Stuart L. Dean, Peter Lessing, Byron R. Kulander

Cacapon Mountain anticlinorium is one of the major positive structures west of the Great Valley in West Virginia and extends from Fulton County, Pennsylvania to Rockingham County, Virginia. The anticlinorium is asymmetrical to the west, with numerous folds and faults in Silurian and Devonian strata superimposed on it. Typical of these structures are Piney Ridge anticline, South Fork anticline, and Cacapon River fault. Cacapon Mountain anticlinorium developed as major folding proceeded westward of the Great Valley, first with development of Ferrel Ridge anticlinorium, then Sleepy Creek anticlinorium, and finally the Cacapon Mountain structure.

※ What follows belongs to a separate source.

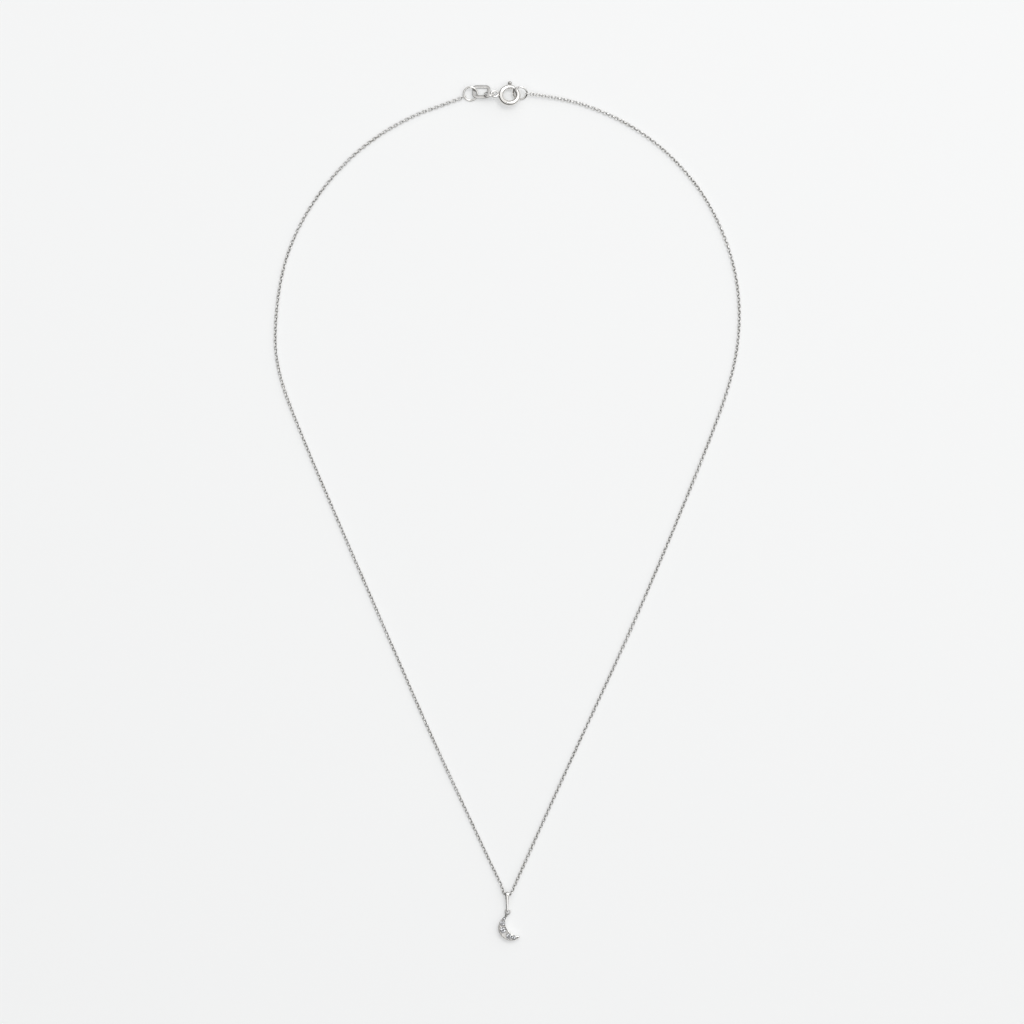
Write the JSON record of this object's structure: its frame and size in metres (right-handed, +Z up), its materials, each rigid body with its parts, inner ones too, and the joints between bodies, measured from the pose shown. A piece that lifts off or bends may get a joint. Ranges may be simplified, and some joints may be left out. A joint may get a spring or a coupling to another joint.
{
  "type": "moon pendant",
  "caption": "Crescent moon pendant set with clear stones, on a fine white-metal cable chain with a spring ring clasp, lying closed.",
  "frame": {"origin": "middle of the necklace's footprint, on the surface that it lies on", "axes": "+Z up from the surface, +Y from the pendant to the clasp, +X to the right as seen from above"},
  "size_m": [0.1016, 0.1864, 0.0025],
  "materials": {
    "white_metal": "polished",
    "clear_stone": "faceted"
  },
  "bodies": {
    "necklace": {"chain_left": "white_metal", "chain_right": "white_metal", "left_end_link": "white_metal", "right_end_link": "white_metal", "end_ring": "white_metal", "catch_ring": "white_metal", "link_ring": "white_metal", "tag": "white_metal", "clasp_body": "white_metal", "bail": "white_metal", "moon": "white_metal", "stone_1": "clear_stone", "stone_2": "clear_stone", "stone_3": "clear_stone", "stone_4": "clear_stone", "stone_5": "clear_stone"},
    "trigger": {"clasp_trigger": "white_metal"}
  },
  "joints": [
    {"name": "trigger_slide", "type": "hinge", "parent": "necklace", "child": "trigger", "pos_m": [0.00043, 0.0901, 0.00135], "axis": [0, 0.309, 0.9511], "range_deg": [0, 36], "stiffness_Nm_per_rad": 0.00001, "springref_deg": -28.65}
  ]
}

Early faulting above the Martinsburg detachment horizon generated complex folds and faults in the overlying Silurian, Devonian, and Mississippian section, with development of the Cacapon River splay fault from the Martinsburg detachment. Development of Cacapon Mountain anticlinorium as a fault bend anticline occurred through longitudinal ramping from a decollement horizon in Lower Cambrian Waynesboro Formation shales to the upper detachment level seated in shales of the Upper Ordovician Martinsburg Formation. Emplacement of the Cacapon Mountain structure folded the previously formed Cacapon River fault, with subsequent erosion exposing this feature in a narrow window on the northwest flank of the mountain in the Ridge quadrangle. Cacapon River fault re-emerges west of the window and i s trace trends southwest to northeast close to the outcrop of Devonian Oriskany Sandstone across Morgan County.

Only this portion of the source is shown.